They are still going for big building size reactors that have site specific details even if the core is built in a "factory". This still doesn't scale well.

I wonder if it can be economical to go smaller still and ship a reactor and power generation (TRG maybe or a small turbine) that then doesn't require much other than connecting wiring and plumbing and its encased in at least one security layer covered in sensors if something goes wrong its all contained. Then its just a single lorry with a box you wire in. That has a chance of being scalable and easy to deploy and I can't help but think there is a market for ~0.5-10 KW reactors if they can get the lowest end down to about $20,000, it would compete OK with solar and wind price wise.

I suspect no one has bothered because the regulatory overhead means it has to be big enough to be worth it and like Wind power scales enormously with the size of the plant. But what I want is a tiny reactor in my basement, add a few batteries for dealing with the duck curve and you have something that will sit there producing power for 25 years and a contract for it be repaired and ultimately collected at end of life.

You can sort of do this today using the Tritium glow sticks and solar cells but it doesn't last long enough and the price is not competitive.
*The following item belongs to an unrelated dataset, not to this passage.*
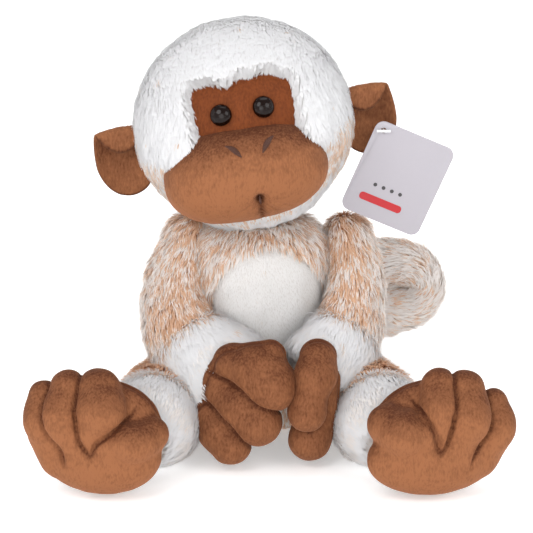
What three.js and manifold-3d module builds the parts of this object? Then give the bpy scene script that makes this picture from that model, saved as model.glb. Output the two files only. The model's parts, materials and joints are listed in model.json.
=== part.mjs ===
// A sitting plush monkey, in millimetres, +Z up, facing -Y, with its seat on Z = 0.
// Every cover is a fabric shell over its own stuffing. "left" and "right" are the toy's own
// sides, so the toy's left is at +X.
import * as THREE from "three";
import { RoundedBoxGeometry } from "three/addons/geometries/RoundedBoxGeometry.js";
import { mergeVertices } from "three/addons/utils/BufferGeometryUtils.js";
import Module from "manifold-3d";

const wasm = await Module();
wasm.setup();

// ---- Driving dimensions -------------------------------------------------------------------

const FABRIC = 2; // backing cloth with its pile pressed flat
const SLACK = 0.8; // room between a cover and its stuffing
const GAP = 0.4; // room between two pieces that touch
const MIDDLE = { x: 2.42, y: -32.34 }; // the middle of the box that the toy fills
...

Going more directly to the band gap in a silicon or something else cell and a long lived nuclear material could maybe get a little closer price wise.

[–] [email protected] 1 points 5 months ago (13 children)

You want people to have their own private nuclear reactor in their basement?

Nukeheads are insane

[–] [email protected] 2 points 5 months ago

That's some real 1950s futurism.

Ford proposed a car with a nuclear reactor.